- Source data:
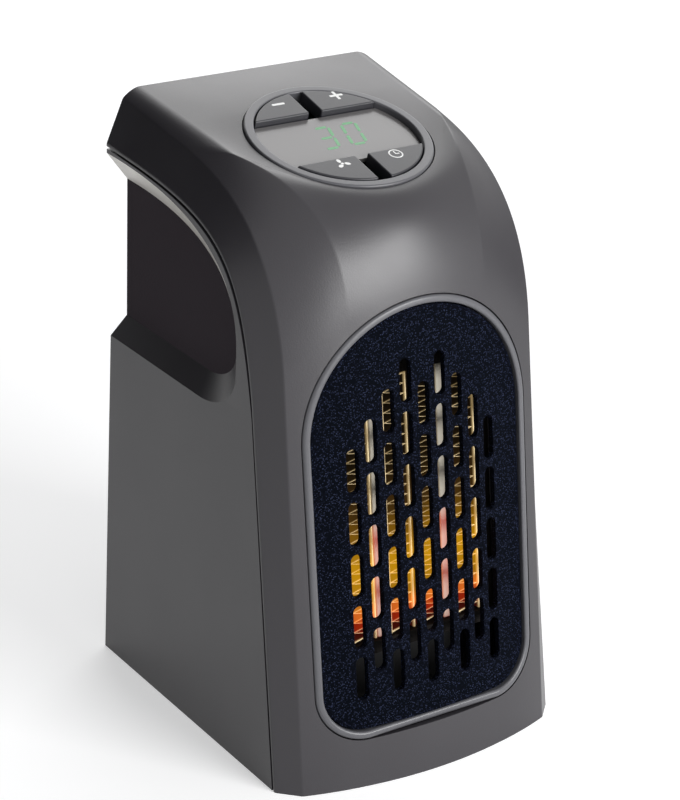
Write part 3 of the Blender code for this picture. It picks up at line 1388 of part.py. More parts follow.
def build_plug(materials):
    """Build the plug turret, its pins, the contact carrier and the slip rings."""
    inner = BODY_DEPTH - COVER_THICKNESS
    flange_back = inner - FIT
    flange_front = flange_back - TURRET_FLANGE_THICKNESS
    nose = flange_front - TURRET_INNER_LENGTH
    disc = BODY_DEPTH + TURRET_PROUD
    tip = BODY_DEPTH + PLUG_LENGTH
    centre = (0, BODY_DEPTH, PLUG_HEIGHT)
    profile = [
        (0, nose),
        (TURRET_INNER_RADIUS, nose),
        (TURRET_INNER_RADIUS, flange_front),
        (TURRET_FLANGE, flange_front),
        (TURRET_FLANGE, flange_back),
        (TURRET_RADIUS, flange_back),
        (TURRET_RADIUS, disc),
        (PLUG_RADIUS, disc),
        (PLUG_TIP_RADIUS, tip - PLUG_EDGE),
        (PLUG_TIP_RADIUS - PLUG_EDGE, tip),
        (0, tip),
    ]
    bm = bmesh.new()
    add_turned(bm, [(r, y - BODY_DEPTH) for r, y in profile], along_y, PLUG_STEPS)
    turret = make_object("plug_turret", bm, materials["black"], None, centre, 30)
    bm = bmesh.new()
    notch = PLUG_NOTCH_WIDTH / 2
    for side in (-1, 1):
        floor = side * (PLUG_RADIUS - PLUG_NOTCH_DEPTH)
        far = side * (PLUG_RADIUS + OVERRUN)
        low, high = min(floor, far), max(floor, far)
        add_box(bm, (-notch, TURRET_PROUD + FIT, low), (notch, PLUG_LENGTH + OVERRUN, high))
        x = side * PIN_SPACING / 2
        add_rod(bm, PIN_RADIUS + FIT, -OVERRUN, PLUG_LENGTH + OVERRUN, along_y, PIN_STEPS, (x, 0))
    combine(turret, helper("turret_cuts", bm, None, centre), "DIFFERENCE")

    foot_back = nose - FIT
    foot_front = foot_back - PIN_FOOT
    ring_back = foot_front - FIT
    ring_front = ring_back - SLIP_RING
    end = tip + PIN_LENGTH
    for name, side, track in (("left", -1, SLIP_OUTER_RADIUS), ("right", 1, SLIP_INNER_RADIUS)):
        x = side * PIN_SPACING / 2
        foot = (x, BODY_DEPTH, PLUG_HEIGHT)
        bm = bmesh.new()
        profile = [
            (0, foot_front),
            (PIN_RADIUS, foot_front),
            (PIN_RADIUS, end - PIN_TIP),
            (PIN_RADIUS - PIN_TIP, end),
            (0, end),
        ]
        add_turned(bm, [(r, y - BODY_DEPTH) for r, y in profile], along_y, PIN_STEPS)
        pin = make_object(f"plug_pin_{name}", bm, materials["brass"], None, foot, 40)
        bm = bmesh.new()
        to = side * track - x
        low, high = min(0, to), max(0, to)
        half = SLIP_RING_WIDTH / 2
        start, stop = foot_front - BODY_DEPTH, foot_back - BODY_DEPTH
        add_box(bm, (low - half, start, -half), (high + half, stop, half))
        combine(pin, helper(f"foot_{name}", bm, None, foot), "UNION")

    for name, track in (("inner", SLIP_INNER_RADIUS), ("outer", SLIP_OUTER_RADIUS)):
        low = track - SLIP_RING_WIDTH / 2
        high = track + SLIP_RING_WIDTH / 2
        bm = bmesh.new()
        profile = [(low, ring_front), (high, ring_front), (high, ring_back), (low, ring_back)]
        add_turned(bm, profile, along_y, PLUG_STEPS, (0, PLUG_HEIGHT))
        make_object(f"slip_ring_{name}", bm, materials["brass"], smooth=40)

    floor_back = ring_front - FIT
    floor_front = floor_back - CARRIER_FLOOR
    bore = TURRET_FLANGE + FIT
    shoulder = flange_front - FIT
    profile = [
        (0, floor_front),
        (bore + CARRIER_WALL, floor_front),
        (bore + CARRIER_WALL, flange_back),
        (bore, flange_back),
        (bore, shoulder),
        (TURRET_INNER_RADIUS + FIT + CARRIER_WALL, shoulder),
        (TURRET_INNER_RADIUS + FIT + CARRIER_WALL, floor_back),
        (0, floor_back),
    ]
    bm = bmesh.new()
    add_turned(bm, profile, along_y, PLUG_STEPS, (0, PLUG_HEIGHT))
    make_object("contact_carrier", bm, materials["black"], smooth=30)


def build_power_board(materials):
    """Build the power board with its relay, transformer and capacitor."""
    back = BODY_DEPTH - COVER_THICKNESS - POWER_BOARD_STANDOFF - FIT
    front = back - BOARD
    bm = bmesh.new()
    add_box(bm, (-POWER_BOARD_HALF, front, POWER_BOARD_BOTTOM), (POWER_BOARD_HALF, back, POWER_BOARD_TOP))
    make_object("power_board", bm, materials["board"])
    seat = front - PART_FEET
    middle = (POWER_BOARD_BOTTOM + POWER_BOARD_TOP) / 2
    parts = (
        ("relay", RELAY_SIZE, POWER_BOARD_HALF / 2, "black"),
        ("transformer", TRANSFORMER_SIZE, -POWER_BOARD_HALF / 2, "white"),
    )
    for name, (width, depth, height), x, colour in parts:
        bm = bmesh.new()
        low = (x - width / 2, seat - depth, middle - height / 2)
        high = (x + width / 2, seat, middle + height / 2)
        add_box(bm, low, high)
        make_object(name, bm, materials[colour])
    bm = bmesh.new()
    add_rod(bm, CAPACITOR_RADIUS, seat - CAPACITOR_LENGTH, seat, along_y, CAN_STEPS, (0, middle))
    make_object("capacitor", bm, materials["black"], smooth=40)


def build_rocker(materials):
    """Build the rocker switch: a case in the right side and the key that tips in it."""
    face = wall_x(ROCKER_Z - ROCKER_BEZEL_HEIGHT / 2) + FIT
    outer = face + ROCKER_BEZEL_THICKNESS
    centre = (0, ROCKER_Y, ROCKER_Z)
    half_y, half_z = ROCKER_BEZEL_WIDTH / 2, ROCKER_BEZEL_HEIGHT / 2
    bm = bmesh.new()
    add_box(bm, (face, -half_y, -half_z), (outer, half_y, half_z))
    case = make_object("rocker_case", bm, materials["black"], None, centre)
    bm = bmesh.new()
    body_y, body_z = ROCKER_CASE_WIDTH / 2, ROCKER_CASE_HEIGHT / 2
    add_box(bm, (face - ROCKER_CASE_DEPTH, -body_y, -body_z), (face + BITE, body_y, body_z))
    combine(case, helper("rocker_case_body", bm, None, centre), "UNION")
    bm = bmesh.new()
    well_y, well_z = body_y - ROCKER_RIM, body_z - ROCKER_RIM
    add_box(bm, (outer - ROCKER_WELL, -well_y, -well_z), (outer + OVERRUN, well_y, well_z))
    combine(case, helper("rocker_well", bm, None, centre), "DIFFERENCE")

    pivot = outer - ROCKER_PIVOT_DEPTH
    key_y, key_z = well_y - FIT, well_z - 2 * FIT
    rise = ROCKER_CROWN
    wing = math.tan(ROCKER_SWING) * key_z
    outline = [
        (-ROCKER_PIVOT_DEPTH, -key_z + FIT),
        (rise, -key_z),
        (rise - wing, 0),
        (rise, key_z),
        (-ROCKER_PIVOT_DEPTH, key_z - FIT),
        (-ROCKER_PIVOT_DEPTH - BITE, 0),
    ]
    bm = bmesh.new()
    add_prism(bm, outline, -key_y, key_y, along_y)
    key = make_object("rocker_key", bm, materials["black"], None, (pivot, ROCKER_Y, ROCKER_Z))
    key.rotation_euler = (0, ROCKER_SWING, 0)


def centre_on_base():
    """Move everything back, so that the origin is the middle of the base."""
    for item in bpy.data.objects:
        if item.parent is None:
            item.location.y -= BODY_DEPTH / 2


def main():
    """Build the whole heater."""
    clear_scene()
    materials = make_materials()
    front = make_empty("front_plane", (0, -FRONT_BOW, 0), -FRONT_LEAN)
    panel = make_empty("panel_plane", (0, PANEL_Y, PANEL_Z), PANEL_TILT)
    build_front_shell(materials, front, panel)
    build_rear_housing(materials)
    build_back_cover(materials)
    build_bezel_ring(materials, front)
    build_front_grille(materials, front)
    build_element(materials, front)
    build_fan_duct(materials, front)
    build_fan(materials, front)
    build_control_panel(materials, panel)
    build_plug(materials)
    build_power_board(materials)
    build_rocker(materials)
    build_screws(materials, front)
    centre_on_base()
    bpy.context.view_layer.update()


main()
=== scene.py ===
"""The look of a plug-in fan heater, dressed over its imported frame.

The shaped pieces are modelled again with finer curves, soft edges and marks, and every other
CAD piece gets its finish. Sizes are the part's own, in metres. A piece is first built with
Y = 0 on the front corners of the base, then moved back by half the body's depth.
"""

from __future__ import annotations

import json
import logging
import math
from dataclasses import dataclass, field
from enum import Enum
from typing import Callable, Sequence

import bmesh
import bpy
from mathutils import Matrix, Vector

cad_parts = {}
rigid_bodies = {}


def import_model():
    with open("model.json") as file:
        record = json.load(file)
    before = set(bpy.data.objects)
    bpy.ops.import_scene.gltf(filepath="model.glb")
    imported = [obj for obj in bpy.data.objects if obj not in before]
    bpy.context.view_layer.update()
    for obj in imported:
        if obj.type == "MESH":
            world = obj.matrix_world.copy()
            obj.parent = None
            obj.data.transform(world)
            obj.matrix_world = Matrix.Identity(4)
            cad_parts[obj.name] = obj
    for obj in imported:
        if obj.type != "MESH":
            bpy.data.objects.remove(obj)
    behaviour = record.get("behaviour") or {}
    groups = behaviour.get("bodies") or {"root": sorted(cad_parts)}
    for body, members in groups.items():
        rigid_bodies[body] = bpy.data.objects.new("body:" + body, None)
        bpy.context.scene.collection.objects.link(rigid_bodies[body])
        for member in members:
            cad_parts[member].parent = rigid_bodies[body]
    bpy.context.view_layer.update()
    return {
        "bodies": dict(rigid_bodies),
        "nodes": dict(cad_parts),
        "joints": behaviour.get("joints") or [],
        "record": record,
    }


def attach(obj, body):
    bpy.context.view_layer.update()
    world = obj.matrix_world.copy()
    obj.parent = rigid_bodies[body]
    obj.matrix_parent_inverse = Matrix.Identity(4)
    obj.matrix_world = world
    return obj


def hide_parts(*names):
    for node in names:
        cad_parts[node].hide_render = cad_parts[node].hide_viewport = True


MM = 0.001
FIT = 0.3 * MM
WALL = 2.2 * MM
OVERRUN = 12.0 * MM
MERGE = 0.001 * MM

Point = tuple[float, float, float]
Flat = tuple[float, float]
Seen = tuple[int, int, int]
Colour = tuple[float, float, float, float]
Feeds = dict[str | int, object]
Piece = bpy.types.Object
Face = bpy.types.MeshPolygon
Edge = bmesh.types.BMEdge
Node = bpy.types.Node
Socket = bpy.types.NodeSocket

log = logging.getLogger("heater")


class Body(Enum):
    """The rigid bodies that pieces ride on."""

    HEATER = "heater"
    PLUG = "plug"
    ROCKER = "rocker"
    MINUS = "minus_button"
    PLUS = "plus_button"
    SPEED = "speed_button"
    TIMER = "timer_button"


class Blend(Enum):
    """How one solid works on another."""

    CUT = "DIFFERENCE"
    JOIN = "UNION"
    KEEP = "INTERSECT"


def linear(red: int, green: int, blue: int) -> Colour:
    """Turn a colour as seen on a screen into the linear one that a shader takes.

    Args:
        red: how much red is seen, 0 to 255.
        green: the same for green.
        blue: the same for blue.

    Returns:
        The linear colour with full alpha.
    """
    seen = [value / 255 for value in (red, green, blue)]
    flat = [v / 12.92 if v <= 0.04045 else ((v + 0.055) / 1.055) ** 2.4 for v in seen]
    return (flat[0], flat[1], flat[2], 1.0)


def arc(centre: Flat, radius_u: float, radius_v: float, start: float, end: float,
        steps: int) -> list[Flat]:
    """Trace an elliptic arc between two angles, both ends included.

    Args:
        centre: its middle.
        radius_u: its reach sideways.
        radius_v: its reach upwards.
        start: the first angle, in degrees.
        end: the last angle, in degrees.
        steps: how many parts it has.

    Returns:
        The points.
    """
    points = []
    for k in range(steps + 1):
        angle = math.radians(start + (end - start) * k / steps)
        points.append((centre[0] + radius_u * math.cos(angle), centre[1] + radius_v * math.sin(angle)))
    return points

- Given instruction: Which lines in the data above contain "members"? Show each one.

- Response to the exercise:
    for body, members in groups.items():
        for member in members:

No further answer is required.